Directions: Repeat each line exactly as it is written.

[begin Records for processing]

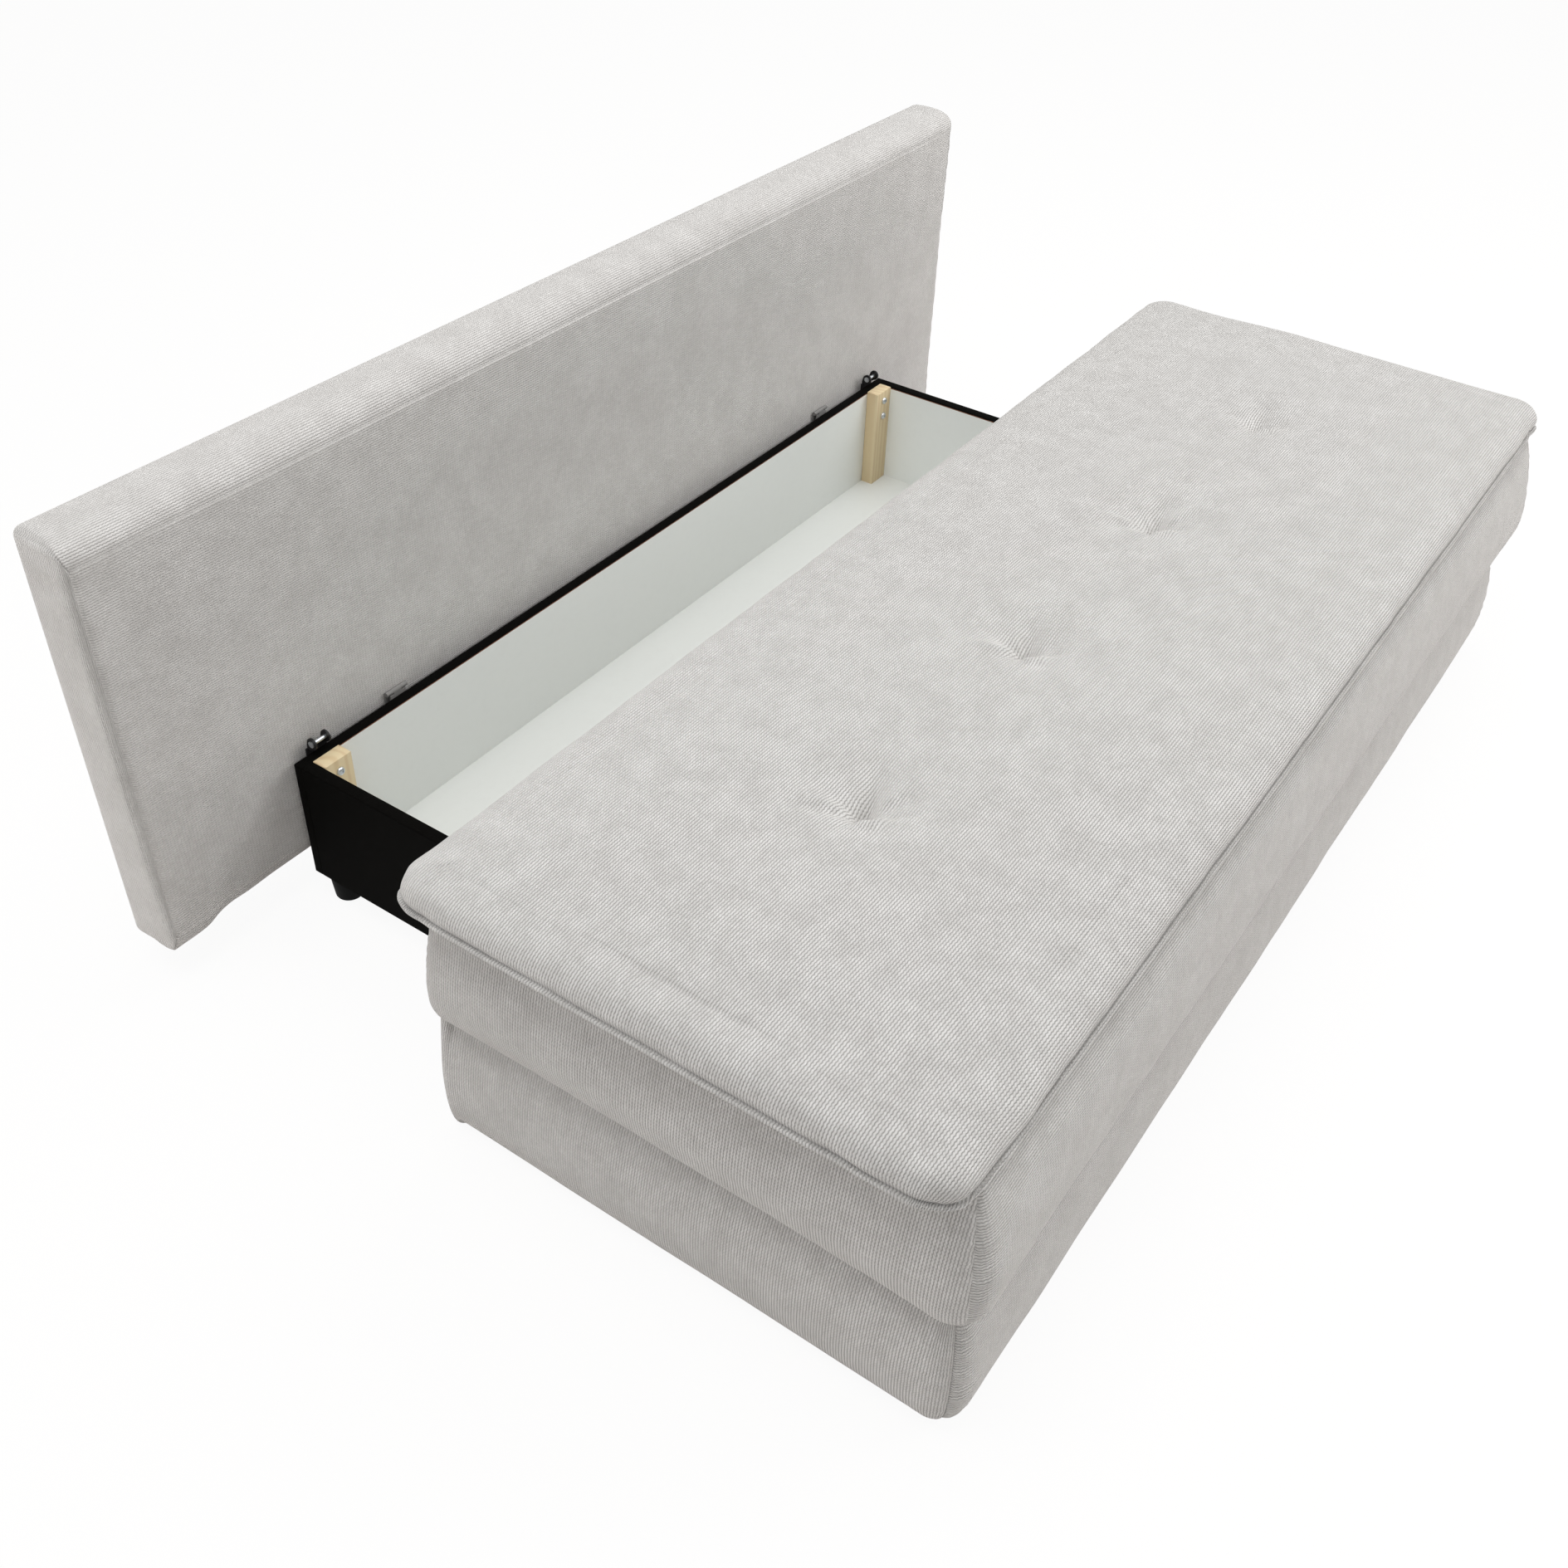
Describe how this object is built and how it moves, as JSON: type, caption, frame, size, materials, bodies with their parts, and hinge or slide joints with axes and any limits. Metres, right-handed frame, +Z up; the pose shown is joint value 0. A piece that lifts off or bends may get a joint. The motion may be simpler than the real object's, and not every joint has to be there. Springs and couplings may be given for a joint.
{
  "type": "storage sofa bed",
  "caption": "Storage sofa bed: a padded seat block rolls forward off an open black storage box, and the upright padded backrest lifts and folds down flat into the gap.",
  "frame": {"origin": "middle of the footprint on the floor, with the seat rolled out and the backrest upright", "axes": "+X along the length, -Y the way the seat rolls out, +Z up"},
  "size_m": [2.012, 1.305, 0.698],
  "materials": {
    "upholstery": "fine ribbed cord, matte",
    "foam": "open cell foam",
    "black_board": "black fabric wrap outside and over the rim, pale lining inside",
    "white_board": "pale melamine",
    "pine": "planed pine",
    "plywood": "plain plywood",
    "black_plastic": "matte",
    "wheel_plastic": "satin",
    "black_steel": "black coated",
    "zinc": "zinc plated",
    "black_rubber": "matte"
  },
  "bodies": {
    "storage_box": {"box_rear_wall": "black_board", "box_front_wall": "black_board", "box_left_wall": "black_board", "box_right_wall": "black_board", "box_floor": "white_board", "floor_battens": "pine", "corner_blocks": "pine", "corner_bolts": "zinc", "feet": "black_plastic", "foot_screws": "zinc", "catch_brackets": "black_steel", "catch_pins": "zinc", "catch_screws": "zinc", "strap_guides": "black_steel", "guide_stop_pins": "zinc", "guide_screws": "zinc", "backrest_buffers": "black_rubber"},
    "hinge_lift": {"lift_straps": "black_steel", "hinge_pins": "zinc"},
    "backrest": {"backrest_cover": "upholstery", "backrest_rails": "pine", "backrest_stiles": "pine", "hinge_screw_blocks": "pine", "hinge_leaves": "black_steel", "hinge_screws": "zinc"},
    "seat": {"mattress_cover": "upholstery", "mattress_core": "foam", "topper_cover": "upholstery", "topper_core": "foam", "tuft_buttons": "upholstery", "base_front_pad": "upholstery", "base_left_pad": "upholstery", "base_right_pad": "upholstery", "seat_left_board": "pine", "seat_right_board": "pine", "seat_front_board": "pine", "deck_rails": "pine", "deck_cross_rails": "pine", "seat_deck": "plywood", "guide_runners": "pine", "stop_blocks": "pine", "closing_bumpers": "black_rubber", "seat_hooks": "black_steel", "castor_brackets": "zinc", "castor_axles": "zinc", "castor_screws": "zinc"},
    "rear_right_wheel": {"wheel_rear_right": "wheel_plastic"},
    "rear_left_wheel": {"wheel_rear_left": "wheel_plastic"},
    "front_right_wheel": {"wheel_front_right": "wheel_plastic"},
    "front_left_wheel": {"wheel_front_left": "wheel_plastic"}
  },
  "joints": [
    {"name": "seat_slide", "type": "slide", "parent": "storage_box", "child": "seat", "axis": [0, -1, 0], "range_m": [-0.452, 0]},
    {"name": "backrest_lift", "type": "slide", "parent": "storage_box", "child": "hinge_lift", "axis": [0, 0, 1], "range_m": [0, 0.121]},
    {"name": "backrest_fold", "type": "hinge", "parent": "hinge_lift", "child": "backrest", "pos_m": [0, 0.5565, 0.251], "axis": [1, 0, 0], "range_deg": [0, 90]},
    {"name": "rear_right_wheel_spin", "type": "hinge", "parent": "seat", "child": "rear_right_wheel", "pos_m": [0.8662, 0.0085, 0.025], "axis": [1, 0, 0], "continuous": true},
    {"name": "rear_left_wheel_spin", "type": "hinge", "parent": "seat", "child": "rear_left_wheel", "pos_m": [-0.8662, 0.0085, 0.025], "axis": [1, 0, 0], "continuous": true},
    {"name": "front_right_wheel_spin", "type": "hinge", "parent": "seat", "child": "front_right_wheel", "pos_m": [0.8662, -0.5345, 0.025], "axis": [1, 0, 0], "continuous": true},
    {"name": "front_left_wheel_spin", "type": "hinge", "parent": "seat", "child": "front_left_wheel", "pos_m": [-0.8662, -0.5345, 0.025], "axis": [1, 0, 0], "continuous": true}
  ],
  "couplings": [
    {"joint": "backrest_lift", "follows": "backrest_fold", "m_per_rad": 0.077031}
  ]
}
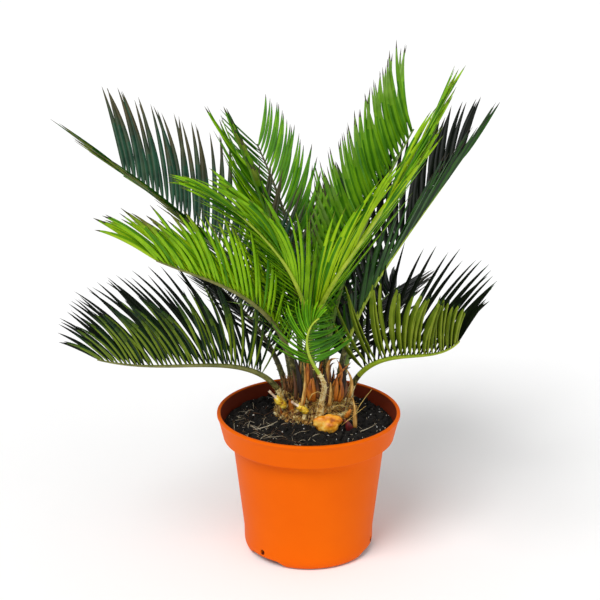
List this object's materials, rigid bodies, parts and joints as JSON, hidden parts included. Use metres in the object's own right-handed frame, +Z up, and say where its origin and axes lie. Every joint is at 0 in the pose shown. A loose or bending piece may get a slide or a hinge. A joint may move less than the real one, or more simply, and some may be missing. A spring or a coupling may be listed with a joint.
{
  "type": "potted sago palm",
  "caption": "Young sago palm with arching feathery fronds on a short scaly stem, standing in a round tapered nursery pot filled with compost.",
  "frame": {"origin": "middle of the pot's flat underside, on the surface it stands on", "axes": "+Z up along the pot's axis, -Y towards the side seen in the picture, +X to the right of that side"},
  "size_m": [0.3041, 0.3219, 0.365],
  "materials": {
    "pot": "satin moulded plastic",
    "soil": "matte crumbly compost",
    "trunk": "matte fibrous",
    "offset_bulb": "satin skin",
    "leaf_stub_left": "matte",
    "leaf_stub_front": "matte",
    "frond_left_high": "satin leaf",
    "frond_left_bright": "satin leaf",
    "frond_front_left": "satin leaf",
    "frond_folded_left": "satin leaf",
    "frond_back_upright": "satin leaf",
    "frond_right_upright": "satin leaf",
    "frond_folded_right": "satin leaf",
    "frond_right_high": "satin leaf",
    "frond_left_low": "satin leaf",
    "frond_right_low": "satin leaf",
    "frond_front_small": "satin leaf",
    "frond_back_left_low": "satin leaf",
    "frond_back_right_low": "satin leaf",
    "frond_back_low": "satin leaf",
    "frond_back_middle": "satin leaf"
  },
  "bodies": {
    "root": {"pot": "pot", "soil": "soil", "trunk": "trunk", "offset_bulb": "offset_bulb", "leaf_stub_left": "leaf_stub_left", "leaf_stub_front": "leaf_stub_front", "frond_left_high": "frond_left_high", "frond_left_bright": "frond_left_bright", "frond_front_left": "frond_front_left", "frond_folded_left": "frond_folded_left", "frond_back_upright": "frond_back_upright", "frond_right_upright": "frond_right_upright", "frond_folded_right": "frond_folded_right", "frond_right_high": "frond_right_high", "frond_left_low": "frond_left_low", "frond_right_low": "frond_right_low", "frond_front_small": "frond_front_small", "frond_back_left_low": "frond_back_left_low", "frond_back_right_low": "frond_back_right_low", "frond_back_low": "frond_back_low", "frond_back_middle": "frond_back_middle"}
  },
  "joints": []
}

[end Records for processing]

Response for this exercise:
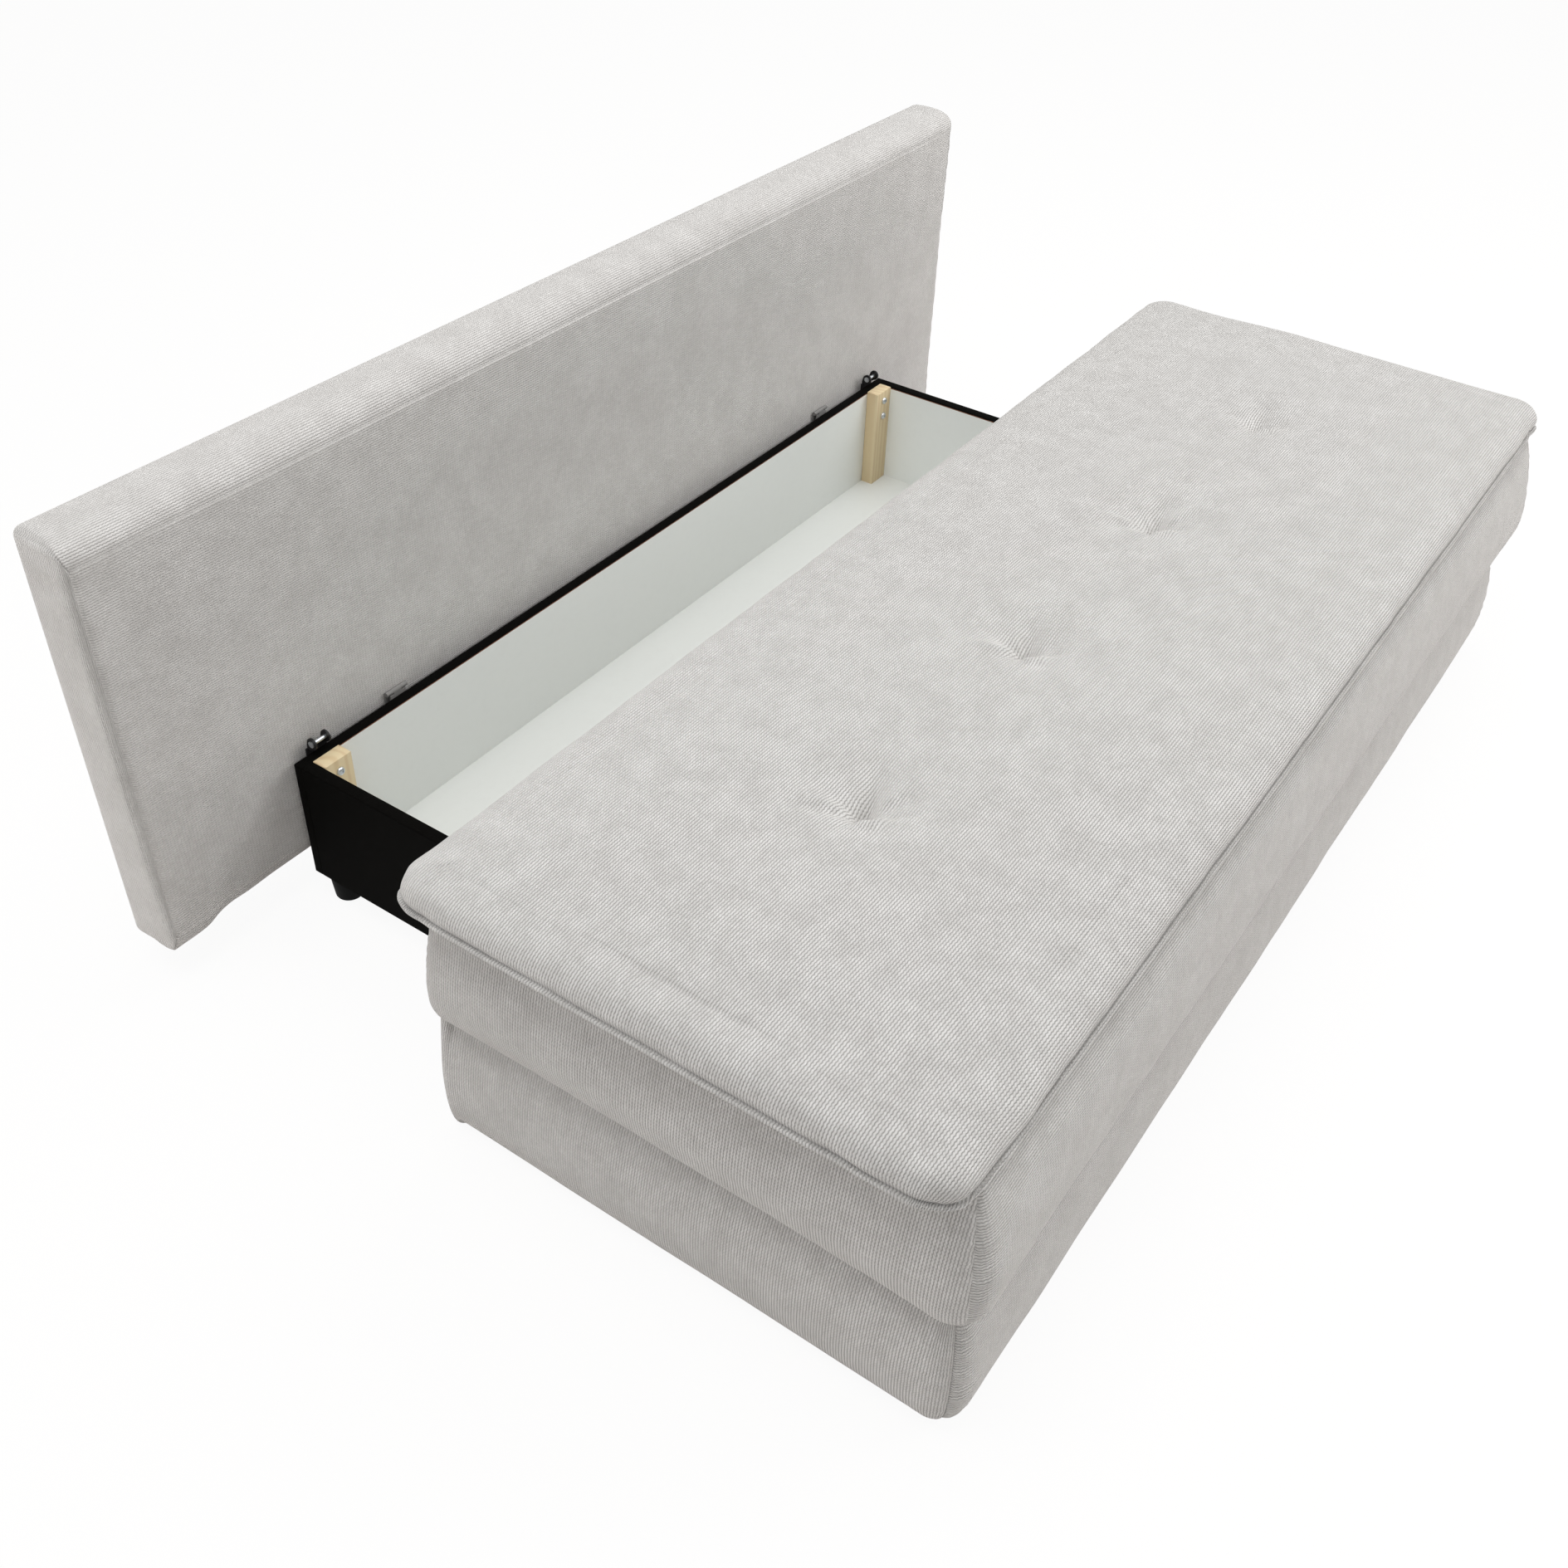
Describe how this object is built and how it moves, as JSON: type, caption, frame, size, materials, bodies with their parts, and hinge or slide joints with axes and any limits. Metres, right-handed frame, +Z up; the pose shown is joint value 0. A piece that lifts off or bends may get a joint. The motion may be simpler than the real object's, and not every joint has to be there. Springs and couplings may be given for a joint.
{
  "type": "storage sofa bed",
  "caption": "Storage sofa bed: a padded seat block rolls forward off an open black storage box, and the upright padded backrest lifts and folds down flat into the gap.",
  "frame": {"origin": "middle of the footprint on the floor, with the seat rolled out and the backrest upright", "axes": "+X along the length, -Y the way the seat rolls out, +Z up"},
  "size_m": [2.012, 1.305, 0.698],
  "materials": {
    "upholstery": "fine ribbed cord, matte",
    "foam": "open cell foam",
    "black_board": "black fabric wrap outside and over the rim, pale lining inside",
    "white_board": "pale melamine",
    "pine": "planed pine",
    "plywood": "plain plywood",
    "black_plastic": "matte",
    "wheel_plastic": "satin",
    "black_steel": "black coated",
    "zinc": "zinc plated",
    "black_rubber": "matte"
  },
  "bodies": {
    "storage_box": {"box_rear_wall": "black_board", "box_front_wall": "black_board", "box_left_wall": "black_board", "box_right_wall": "black_board", "box_floor": "white_board", "floor_battens": "pine", "corner_blocks": "pine", "corner_bolts": "zinc", "feet": "black_plastic", "foot_screws": "zinc", "catch_brackets": "black_steel", "catch_pins": "zinc", "catch_screws": "zinc", "strap_guides": "black_steel", "guide_stop_pins": "zinc", "guide_screws": "zinc", "backrest_buffers": "black_rubber"},
    "hinge_lift": {"lift_straps": "black_steel", "hinge_pins": "zinc"},
    "backrest": {"backrest_cover": "upholstery", "backrest_rails": "pine", "backrest_stiles": "pine", "hinge_screw_blocks": "pine", "hinge_leaves": "black_steel", "hinge_screws": "zinc"},
    "seat": {"mattress_cover": "upholstery", "mattress_core": "foam", "topper_cover": "upholstery", "topper_core": "foam", "tuft_buttons": "upholstery", "base_front_pad": "upholstery", "base_left_pad": "upholstery", "base_right_pad": "upholstery", "seat_left_board": "pine", "seat_right_board": "pine", "seat_front_board": "pine", "deck_rails": "pine", "deck_cross_rails": "pine", "seat_deck": "plywood", "guide_runners": "pine", "stop_blocks": "pine", "closing_bumpers": "black_rubber", "seat_hooks": "black_steel", "castor_brackets": "zinc", "castor_axles": "zinc", "castor_screws": "zinc"},
    "rear_right_wheel": {"wheel_rear_right": "wheel_plastic"},
    "rear_left_wheel": {"wheel_rear_left": "wheel_plastic"},
    "front_right_wheel": {"wheel_front_right": "wheel_plastic"},
    "front_left_wheel": {"wheel_front_left": "wheel_plastic"}
  },
  "joints": [
    {"name": "seat_slide", "type": "slide", "parent": "storage_box", "child": "seat", "axis": [0, -1, 0], "range_m": [-0.452, 0]},
    {"name": "backrest_lift", "type": "slide", "parent": "storage_box", "child": "hinge_lift", "axis": [0, 0, 1], "range_m": [0, 0.121]},
    {"name": "backrest_fold", "type": "hinge", "parent": "hinge_lift", "child": "backrest", "pos_m": [0, 0.5565, 0.251], "axis": [1, 0, 0], "range_deg": [0, 90]},
    {"name": "rear_right_wheel_spin", "type": "hinge", "parent": "seat", "child": "rear_right_wheel", "pos_m": [0.8662, 0.0085, 0.025], "axis": [1, 0, 0], "continuous": true},
    {"name": "rear_left_wheel_spin", "type": "hinge", "parent": "seat", "child": "rear_left_wheel", "pos_m": [-0.8662, 0.0085, 0.025], "axis": [1, 0, 0], "continuous": true},
    {"name": "front_right_wheel_spin", "type": "hinge", "parent": "seat", "child": "front_right_wheel", "pos_m": [0.8662, -0.5345, 0.025], "axis": [1, 0, 0], "continuous": true},
    {"name": "front_left_wheel_spin", "type": "hinge", "parent": "seat", "child": "front_left_wheel", "pos_m": [-0.8662, -0.5345, 0.025], "axis": [1, 0, 0], "continuous": true}
  ],
  "couplings": [
    {"joint": "backrest_lift", "follows": "backrest_fold", "m_per_rad": 0.077031}
  ]
}
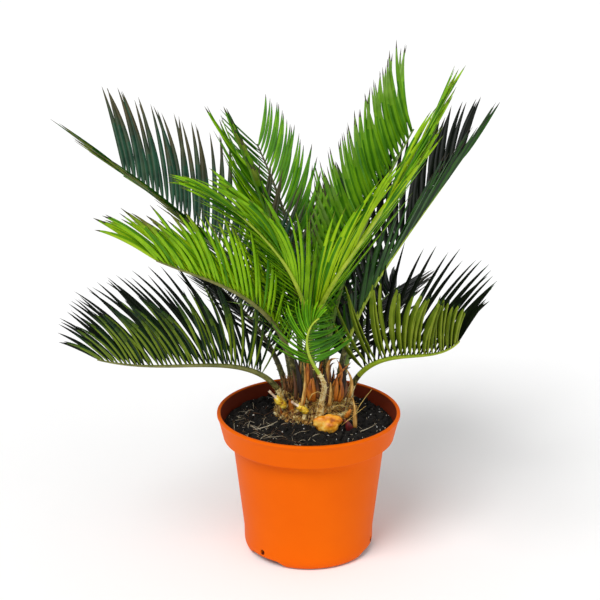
List this object's materials, rigid bodies, parts and joints as JSON, hidden parts included. Use metres in the object's own right-handed frame, +Z up, and say where its origin and axes lie. Every joint is at 0 in the pose shown. A loose or bending piece may get a slide or a hinge. A joint may move less than the real one, or more simply, and some may be missing. A spring or a coupling may be listed with a joint.
{
  "type": "potted sago palm",
  "caption": "Young sago palm with arching feathery fronds on a short scaly stem, standing in a round tapered nursery pot filled with compost.",
  "frame": {"origin": "middle of the pot's flat underside, on the surface it stands on", "axes": "+Z up along the pot's axis, -Y towards the side seen in the picture, +X to the right of that side"},
  "size_m": [0.3041, 0.3219, 0.365],
  "materials": {
    "pot": "satin moulded plastic",
    "soil": "matte crumbly compost",
    "trunk": "matte fibrous",
    "offset_bulb": "satin skin",
    "leaf_stub_left": "matte",
    "leaf_stub_front": "matte",
    "frond_left_high": "satin leaf",
    "frond_left_bright": "satin leaf",
    "frond_front_left": "satin leaf",
    "frond_folded_left": "satin leaf",
    "frond_back_upright": "satin leaf",
    "frond_right_upright": "satin leaf",
    "frond_folded_right": "satin leaf",
    "frond_right_high": "satin leaf",
    "frond_left_low": "satin leaf",
    "frond_right_low": "satin leaf",
    "frond_front_small": "satin leaf",
    "frond_back_left_low": "satin leaf",
    "frond_back_right_low": "satin leaf",
    "frond_back_low": "satin leaf",
    "frond_back_middle": "satin leaf"
  },
  "bodies": {
    "root": {"pot": "pot", "soil": "soil", "trunk": "trunk", "offset_bulb": "offset_bulb", "leaf_stub_left": "leaf_stub_left", "leaf_stub_front": "leaf_stub_front", "frond_left_high": "frond_left_high", "frond_left_bright": "frond_left_bright", "frond_front_left": "frond_front_left", "frond_folded_left": "frond_folded_left", "frond_back_upright": "frond_back_upright", "frond_right_upright": "frond_right_upright", "frond_folded_right": "frond_folded_right", "frond_right_high": "frond_right_high", "frond_left_low": "frond_left_low", "frond_right_low": "frond_right_low", "frond_front_small": "frond_front_small", "frond_back_left_low": "frond_back_left_low", "frond_back_right_low": "frond_back_right_low", "frond_back_low": "frond_back_low", "frond_back_middle": "frond_back_middle"}
  },
  "joints": []
}